Lou Reed, a mirror - dead but not forgotten

1 JANUARY 2003

Legendary American rock musician Lou Reed has died, and his legacy will long be remembered and contested, argues a CSU academic.

The late, great Lou ReedLegendary American rock musician Lou Reed has died, and his legacy will long be remembered and contested, argues a Charles Sturt University (CSU) academic.
 
Dr Neill Overton, senior lecturer in Art History and Visual Culture in the CSU School of Communication and Creative Industries in Wagga Wagga, said “Lou Reed may well end up footnoted as ‘the godfather of punk’, and as the pale, monotone ghost-drone voice of his song Walk on the Wild Side, but to my generation of the walking dissolute of the early 1970s, he was the grim, unsmiling voice of rock ’n roll.”
 
“To the fallen lost youths who first saw him in concert in Australia in 1974, he felt like ‘Jesus’ son’.”
 
“At that point, he was a skeletal, make-up transvestite, all short-cropped peroxide haircut, a heroin monkey in dark-eyed mascara. Like Frankenstein’s blonde monster roping his arm with a microphone cord in the spotlight of the early 1970s, he emerged out of the Velvet Underground into a solo career that was an authentic voice of New York’s gender-bending sub-culture of drugs, stray sexuality, and anti-sentimentality. He was, after all, a man who wrote tempestuous, endlessly lengthy love songs to heroin addiction.”
 
Dr Overton said Lou Reed was uncompromising, yet the absence of sentiment in his song writing also contained within it a larger poetic eloquence.
 
“The Velvet Underground, the band Reed fronted and which was instigated by artist Andy Warhol in his The Factory loft in New York City, was a black-clad, Ray Banned dose of vinegar in the saccharine glare of bands like The Byrds and other countrified 1960s post-folk lore.
 
“His own particular ‘lost generation’ was pulling out from the shadows of Warhol’s1960s mass-media glib pop-isms, and Lou Reed had, if not romanticism, then the dark, Byronic poetics of his album Berlin (1973).
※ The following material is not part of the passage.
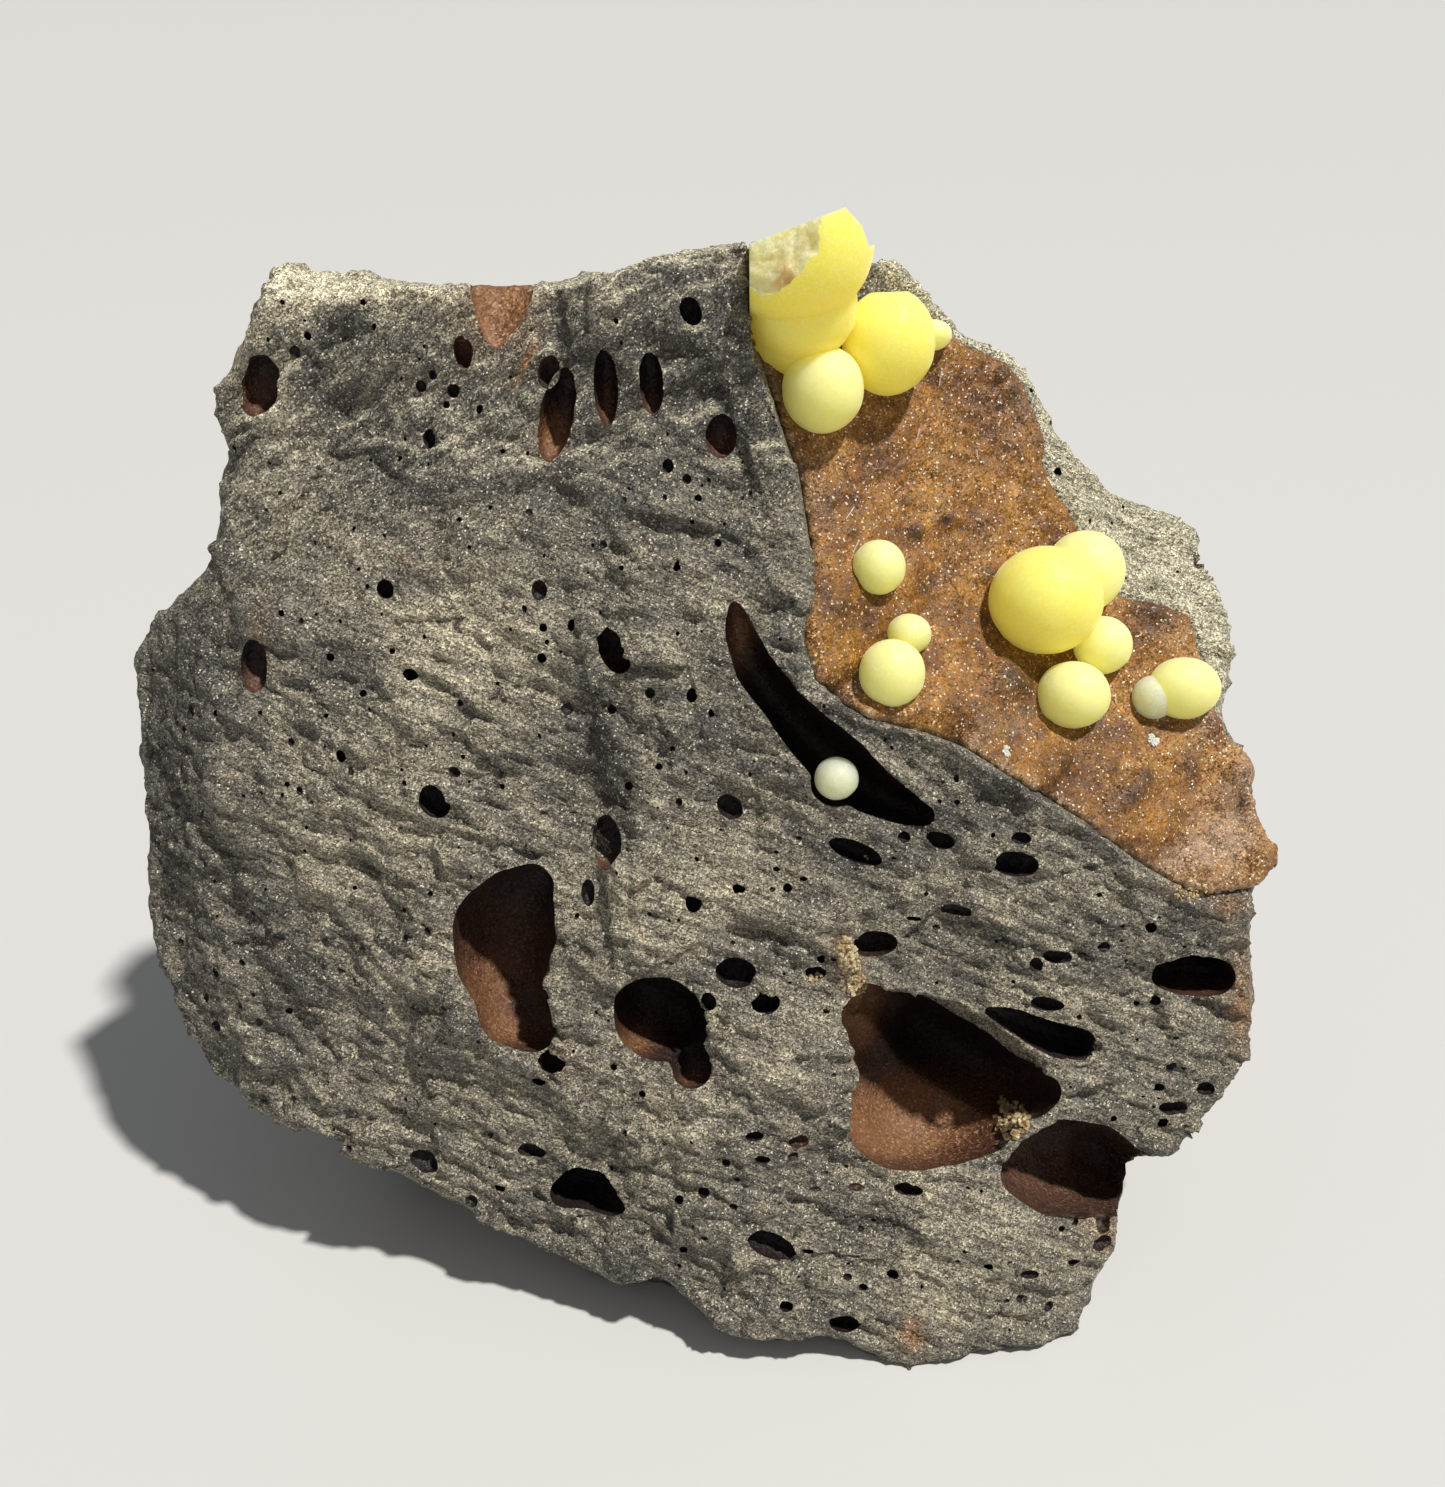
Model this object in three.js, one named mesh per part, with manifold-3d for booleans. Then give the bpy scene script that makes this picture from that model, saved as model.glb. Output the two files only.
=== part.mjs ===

This was American 1950s blue-jeaned, white T-shirted adolescent rebellion burnt sour on the predatory streets of New York and the days of ruin following the San Francisco flower power of the late 1960s.
 
“The power and sheer obstinacy of the man was further demonstrated when in 2008 he took his bleak and commercially unsuccessful album Berlin and re-presented the entire album live as Berlin: Live at St. Ann’s Warehouse. He outlived and outlasted the bad reviews of 1973, the rebuke for it being such a grim riposte to his earlier Transformer the year before. It is a testimony to his unyielding faith in his own work, and its lasting vigour as word and music over successive decades. Lou Reed remained a spare, potent, rock ’n roll poet of the real. In 1992, he was awarded France’s Order of Arts and Letters, which is significant recognition of his impact as a writer, rather than just a musician.”
 
Dr Overton describes Reed’s redemptive album New York (1989) as an evocative opus to New York and America, much in the vein of Woody Allen’s film Manhattan.
 
“No thematic album better embraces the ‘Dirty Boulevard’ of New York, and the ‘busload of faith’ it requires to get by, let alone survive and thrive as Reed determined himself to do.”
 
“So much of Lou Reed’s later work, including The Raven (2003), continued this tone of, not so much cynicism, but unadorned quest for restoration of the human spirit. In The Raven, it becomes a new theatre of re-identifying himself through the writings of Edgar Allan Poe, a writer whose own lost corridors are echoed by Reed’s own.”
 
“As the epitaphs, and waves of rock-writing regarding his death at the age of 71 recede over the next few days, what I’ll remember is the voice of Lou Reed singing ‘I’ll be your mirror… and reflect who you are… in case you don’t know…’. He was the mirror that always showed a ravaged, surviving, uncompromising truth from his own experience, and the rock ’n roll visions through which he charted his own life in public.”